Using the name “Ann” and later “Orphan Annie,” she made 340 broadcasts in all, and at no time did she call herself Tokyo Rose: the name was a GI invention. Her producer, a captured Australian Army officer who had previous broadcasting experience, and other captured Allied service men controlled the scripts and made sure Toguri did not say anything damaging against her home country, the United States.

Following the war’s end in the Pacific, Toguri was arrested September 5, 1945 in Yokohoma, but after a year in prison was released when American forces, including the FBI and the staff of General Douglas MacArthur, found no evidence of any treasonous activity on her part.  She then made arrangements to return to the US, but gossip columnist Walter Winchell created such a stink that others eventually picked up on. She was rearrested and transported to San Francisco in September 1948 to stand trial.

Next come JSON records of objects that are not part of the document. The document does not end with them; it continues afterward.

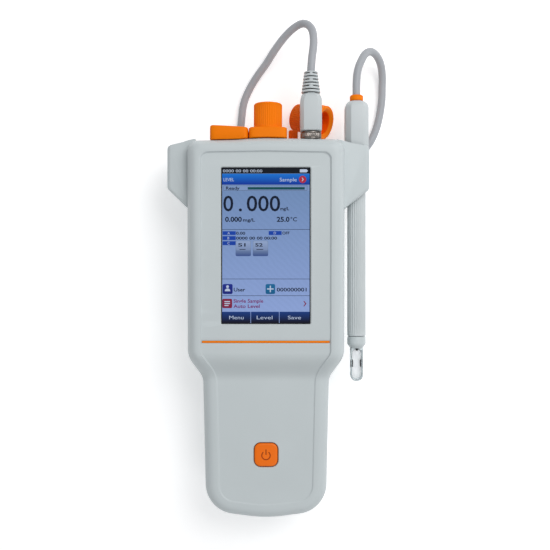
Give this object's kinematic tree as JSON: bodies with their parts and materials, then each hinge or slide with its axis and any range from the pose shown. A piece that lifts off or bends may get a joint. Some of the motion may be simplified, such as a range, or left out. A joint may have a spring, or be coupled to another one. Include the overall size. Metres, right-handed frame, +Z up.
{
  "type": "handheld conductivity meter with probe",
  "caption": "Handheld water conductivity meter with touch display, rubber socket caps, side probe holders and a corded measuring probe stored in one of them.",
  "frame": {"origin": "middle of the rest plane under the meter with its stored probe, cord left out", "axes": "+Z up out of the screen, +Y from the handle to the sockets, +X to the stored probe"},
  "size_m": [0.1412, 0.3154, 0.052],
  "materials": {
    "case": "fine moulded texture, light cool grey",
    "cap": "satin orange rubber",
    "button": "satin orange",
    "cable": "smooth grey cable jacket",
    "plug": "moulded grey boot",
    "black_rubber": "matte black rubber",
    "nickel": "plated metal",
    "screen_glass": "display glass",
    "board": "circuit board lacquer",
    "cell": "battery jacket",
    "probe_plastic": "satin light grey",
    "clear_plastic": "clear moulded plastic",
    "electrode": "black platinised surface"
  },
  "bodies": {
    "root": {"front_shell": "case", "rear_shell": "case", "holder_left": "case", "holder_right": "case", "cap_tether": "cap", "flip_cap_strap": "cap", "accent_strip": "cap", "cable_plug_side": "cable", "cable_probe_side": "cable", "cable_coil": "cable", "plug_boot": "plug", "strain_relief": "plug", "seam_gasket": "black_rubber", "foot_head_left": "black_rubber", "foot_head_right": "black_rubber", "foot_grip_left": "black_rubber", "foot_grip_right": "black_rubber", "buzzer": "black_rubber", "plug_insert": "black_rubber", "probe_socket": "nickel", "sensor_socket": "nickel", "data_socket": "nickel", "display_module": "nickel", "contact_plate_lower": "nickel", "contact_plate_upper": "nickel", "button_dome": "nickel", "case_screw_1": "nickel", "case_screw_2": "nickel", "case_screw_3": "nickel", "case_screw_4": "nickel", "case_screw_5": "nickel", "case_screw_6": "nickel", "touch_glass": "screen_glass", "main_board": "board", "button_board": "board", "battery_cell_1": "cell", "battery_cell_2": "cell", "battery_cell_3": "cell", "battery_cell_4": "cell"},
    "power_button": {"power_button": "button"},
    "flat_cap": {"flat_cap": "cap"},
    "knob_cap": {"knob_cap": "cap"},
    "flip_cap": {"flip_cap": "cap"},
    "plug_nut": {"plug_nut": "nickel"},
    "battery_hatch": {"battery_hatch": "case"},
    "probe": {"probe_cable_ring": "cap", "probe_handle": "probe_plastic", "probe_shaft": "probe_plastic", "probe_collar": "probe_plastic", "probe_guard": "clear_plastic", "electrode_left": "electrode", "electrode_right": "electrode", "thermistor_tip": "electrode", "cable_probe_loop": "cable"}
  },
  "joints": [
    {"name": "power_button_press", "type": "slide", "parent": "root", "child": "power_button", "axis": [0, 0, -1], "range_m": [0, 0.0008], "stiffness_N_per_m": 2500},
    {"name": "flat_cap_hinge", "type": "hinge", "parent": "root", "child": "flat_cap", "pos_m": [-0.0245, 0.1066, 0.0256], "axis": [-1, 0, 0], "range_deg": [0, 95]},
    {"name": "knob_cap_hinge", "type": "hinge", "parent": "root", "child": "knob_cap", "pos_m": [-0.0004, 0.1066, 0.0256], "axis": [-1, 0, 0], "range_deg": [0, 95]},
    {"name": "flip_cap_swing", "type": "hinge", "parent": "root", "child": "flip_cap", "pos_m": [0.0159, 0.113, 0.0185], "axis": [0, 0, 1], "range_deg": [0, 20]},
    {"name": "plug_nut_turn", "type": "hinge", "parent": "root", "child": "plug_nut", "pos_m": [0.0265, 0.1034, 0.036], "axis": [0, 1, 0], "continuous": true},
    {"name": "battery_hatch_hinge", "type": "hinge", "parent": "root", "child": "battery_hatch", "pos_m": [-0.0016, -0.0583, 0.005], "axis": [1, 0, 0], "range_deg": [0, 95]},
    {"name": "probe_slide", "type": "slide", "parent": "root", "child": "probe", "axis": [0, 1, 0], "range_m": [0, 0.155]}
  ]
}
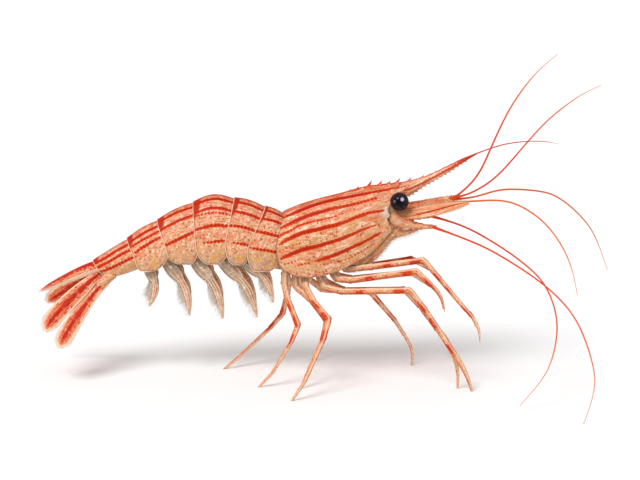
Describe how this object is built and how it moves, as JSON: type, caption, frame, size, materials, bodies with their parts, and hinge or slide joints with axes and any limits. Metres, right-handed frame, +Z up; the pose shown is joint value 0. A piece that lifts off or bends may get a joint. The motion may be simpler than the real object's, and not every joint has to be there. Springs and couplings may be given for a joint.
{
  "type": "shrimp",
  "caption": "Still, life-size model of a striped deep-water shrimp standing on its walking legs, with a long toothed rostrum, long feelers and a spread tail fan.",
  "frame": {"origin": "middle of the model's footprint, at the level of the toes", "axes": "+X forward, towards the rostrum and feelers; +Y to the animal's left; +Z up"},
  "size_m": [0.1636, 0.0724, 0.0933],
  "materials": {
    "shell": "smooth translucent shell, cream with lengthwise red stripes and dark red dots",
    "leg": "smooth thin shell, cream with red-orange bands",
    "feeler": "fine ringed whip, red-orange fading to tan",
    "flesh": "soft translucent membrane, tan-grey with fringes of hair",
    "eye": "wet black"
  },
  "bodies": {
    "root": {"carapace": "shell", "rostrum": "shell", "abdomen_1": "shell", "abdomen_2": "shell", "abdomen_3": "shell", "abdomen_4": "shell", "abdomen_5": "shell", "abdomen_6": "shell", "telson": "shell", "uropod_inner_right": "shell", "uropod_inner_left": "shell", "uropod_outer_right": "shell", "uropod_outer_left": "shell", "eyestalk_right": "leg", "eyestalk_left": "leg", "antennule_base_right": "leg", "antennule_base_left": "leg", "antenna_base_right": "leg", "antenna_base_left": "leg", "antenna_scale_right": "leg", "antenna_scale_left": "leg", "maxilliped_right": "leg", "maxilliped_left": "leg", "pereiopod_1_right": "leg", "pereiopod_1_left": "leg", "pereiopod_2_right": "leg", "pereiopod_2_left": "leg", "pereiopod_3_right": "leg", "pereiopod_3_left": "leg", "pereiopod_4_right": "leg", "pereiopod_4_left": "leg", "pereiopod_5_right": "leg", "pereiopod_5_left": "leg", "antennule_upper_right_inner_length": "feeler", "antennule_upper_right_outer_length": "feeler", "antennule_upper_left_inner_length": "feeler", "antennule_upper_left_outer_length": "feeler", "antennule_lower_right_inner_length": "feeler", "antennule_lower_right_outer_length": "feeler", "antennule_lower_left_inner_length": "feeler", "antennule_lower_left_outer_length": "feeler", "antenna_right_inner_length": "feeler", "antenna_right_outer_length": "feeler", "antenna_left_inner_length": "feeler", "antenna_left_outer_length": "feeler", "thorax_underside": "flesh", "head_front": "flesh", "mouthparts": "flesh", "pleopod_1_right": "flesh", "pleopod_1_left": "flesh", "pleopod_2_right": "flesh", "pleopod_2_left": "flesh", "pleopod_3_right": "flesh", "pleopod_3_left": "flesh", "pleopod_4_right": "flesh", "pleopod_4_left": "flesh", "pleopod_5_right": "flesh", "pleopod_5_left": "flesh", "eye_right": "eye", "eye_left": "eye"}
  },
  "joints": []
}
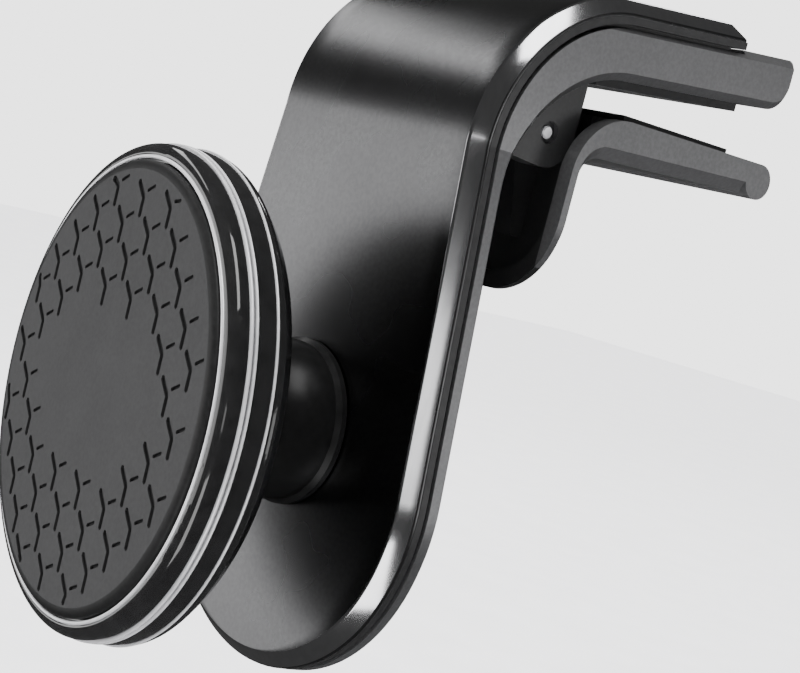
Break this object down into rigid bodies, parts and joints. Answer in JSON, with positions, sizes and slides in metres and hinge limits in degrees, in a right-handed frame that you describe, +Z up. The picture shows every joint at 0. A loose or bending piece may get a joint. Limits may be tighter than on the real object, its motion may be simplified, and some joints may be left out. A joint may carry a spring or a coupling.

Found guilty this time on September 29, 1949, built on one very flimsy count of treason--a recorded broadcast she had made regarding a loss of US ships--was fined $10,000 and handed a 10-year prison sentence. Her lawyer, Wayne Mortimer Collins, was enraged, calling the verdict “Guilty without evidence.” She spent six years and two months in the same prison at the same time as Mildred Gillars, then was released in early 1956. She then moved to Chicago, Illinois.

On January 19, 1977, based on information revealed in 1976 that uncovered perjury and trumped-up charges against her almost 28 years prior, Toguri was granted a full and unconditional pardon by US President Gerald Ford on his last day in office. This returned her US citizenship which she had lost as a result of the trial.

Toguri lived the longest of all four radio propaganda voices, dying of natural causes at age 90 on September 26, 2006, a loyal American to the end who got a bad rap.